- _EXERCISE BRIEF_
Filter this material down to the lines that hold "part", copying each one.

- _MATERIAL_
* start *

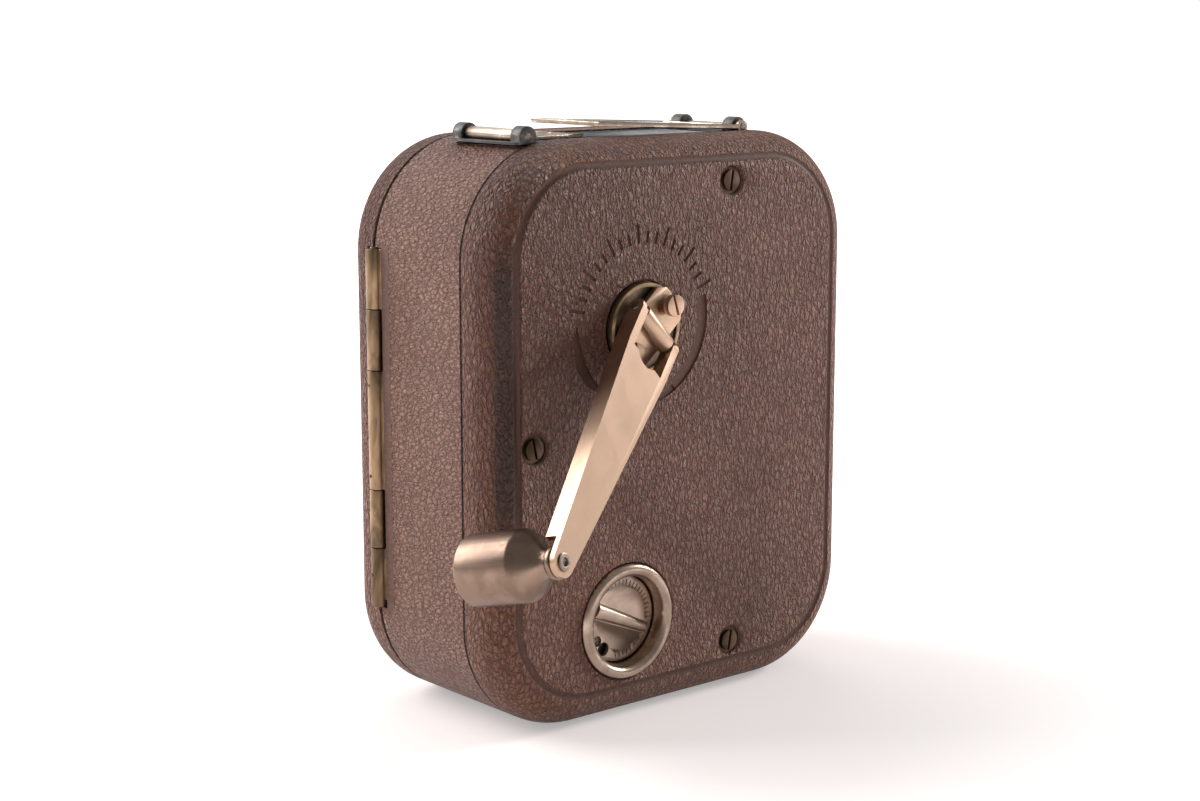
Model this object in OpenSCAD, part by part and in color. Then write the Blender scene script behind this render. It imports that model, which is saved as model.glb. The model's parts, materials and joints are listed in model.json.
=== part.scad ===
// Hand-cranked pocket cine camera, leather covered, with a folding crank and a folding finder.
// Frame: +X to the lens, -Y to the crank side, +Y to the film door, +Z up.
// The origin is the mouth of the tripod socket, in the middle of the base.

/* [Body] */
// Length of the body from back to front
body_l = 91; // [86:0.5:112]
// Thickness of the body from the crank side to the film door
body_t = 44.5; // [42:0.5:56]
// Height of the body
body_h = 108.5; // [102:0.5:132]
// Radius of the four corners of the outline
corner_r = 21.5; // [16:0.5:24]
// Radius along the edge of the crank-side cover
cover_edge_r = 7.5; // [5:0.5:8]
// Radius along the edge of the film door
door_edge_r = 6; // [3:0.5:8]
// Depth of the crank-side cover, from its face to its seam
cover_depth = 8.5; // [8:0.5:10]
// Depth of the film door, from its face to its seam
door_depth = 9.5; // [8.5:0.5:12]
// Thickness of the leather
leather_t = 0.8; // [0.5:0.1:1.2]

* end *

- _FULL RESPONSE_
Model this object in OpenSCAD, part by part and in color. Then write the Blender scene script behind this render. It imports that model, which is saved as model.glb. The model's parts, materials and joints are listed in model.json.
=== part.scad ===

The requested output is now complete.